Our inability to anticipate big changes—and the recessions they often bring—makes 2023 a challenge for enterprises. Executives and the data leaders that support them don’t have reliable advice to follow. Despite this, they must reduce risk and preserve cash while still investing in the right initiatives to maintain a competitive edge. 

So we enter 2023 in a haze of doubt and uncertainty. Here are five principles about what this means to the world of data & analytics.

1. Analytics projects must compete for fewer dollars. “Top of mind is efficiency. Almost universally, budgets will be flat or down due to compressed margins thanks to inflation.” These paraphrased comments came from Jesus Mantas, Global Managing Partner of Consulting at IBM, as he addressed a roomful of chief data officers at a CDO Summit in Boston last month. This reinforces my findings from an unscientific LinkedIn poll in October, in which more than a third of the 30 respondents (sanitized based on role) said they reduced spending plans. It’s fair to say the outlook has not brightened since that time.

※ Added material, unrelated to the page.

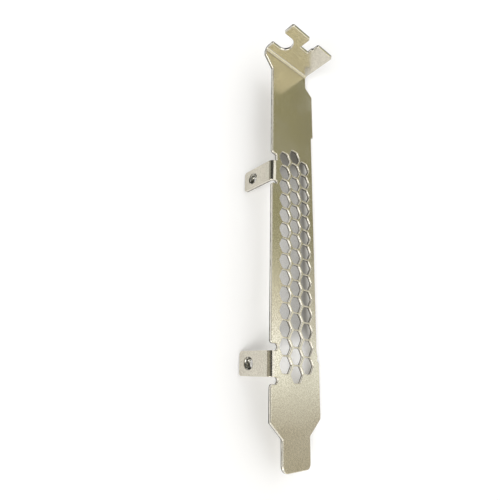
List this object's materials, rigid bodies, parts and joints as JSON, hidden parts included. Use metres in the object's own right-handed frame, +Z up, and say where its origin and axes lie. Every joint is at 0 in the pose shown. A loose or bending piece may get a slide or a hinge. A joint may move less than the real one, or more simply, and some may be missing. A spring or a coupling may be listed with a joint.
{
  "type": "expansion card bracket",
  "caption": "Full-height expansion card bracket folded from plated sheet steel, with a hexagonal vent, a slotted screw flange and threaded tabs for the card.",
  "frame": {"origin": "centre of the footprint, on the surface that the bracket lies on", "axes": "+Y along the strip from its tongue to its flange, +Z up from the surface, +X towards the strip's edge that rests on the surface, away from the tabs"},
  "size_m": [0.0254, 0.12, 0.0218],
  "materials": {
    "plated_steel": "warm satin nickel plate over sheet steel, finely grained, with bright rolled edges round every cut"
  },
  "bodies": {
    "root": {"bracket": "plated_steel"}
  },
  "joints": []
}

Source: My LinkedIn post and survey, October 2022. 

2. Use cases must shift. In uncertain times, enterprises rotate to projects with lower risk and faster payback periods. This holds true for analytics projects as well. For example, fewer finance teams regularly used predictive analytics, AI, or ML in September 2022 compared with early 2022 or one year earlier. Furthermore, most of them expected to invest less in these advanced tools in 2023 than 2022. Instead, most respondents expected to invest more in cloud-based planning and reporting solutions. The implication: traditional business functions are rotating to lower-risk analytics projects this year with faster payback periods. These findings come from an October 2022 survey of 657 financial leaders in North America by Hanover Research. (Note that the survey excluded analytics teams themselves, who might have different plans.)

Source: Financial Decision-Makers Outlook October 2022, Hanover Research.

3. Enterprises must try to control cloud costs. IT departments, and the business teams they serve, can no longer afford cost surprises or overruns when it comes to cloud-based analytics. Many of them will adopt the emerging discipline of FinOps to ensure their analysts, engineers, finance managers, and business owners collaborate to govern the cost of cloud-related projects. FinOps instills best practices, automates processes, and makes stakeholders accountable for the cost of cloud-related activities. And none too soon. Nearly half of 28 respondents (again sanitized based on role) to another unscientific LinkedIn poll, this one in November, said cloud costs limit their analytics projects.

Source: My LinkedIn post and survey, November 2022.

In 2023, look for FinOps to become a required element of cloud-analytics projects, assisted by a rising number of tools and platforms. For example, Unravel’s observability product helps business and data teams forecast, allocate, and optimize the cost of cloud resources such as compute. Yellowbrick’s data warehouse, meanwhile, offers users flat subscription rates and advises them about how to reduce consumption fees from their underlying cloud provider.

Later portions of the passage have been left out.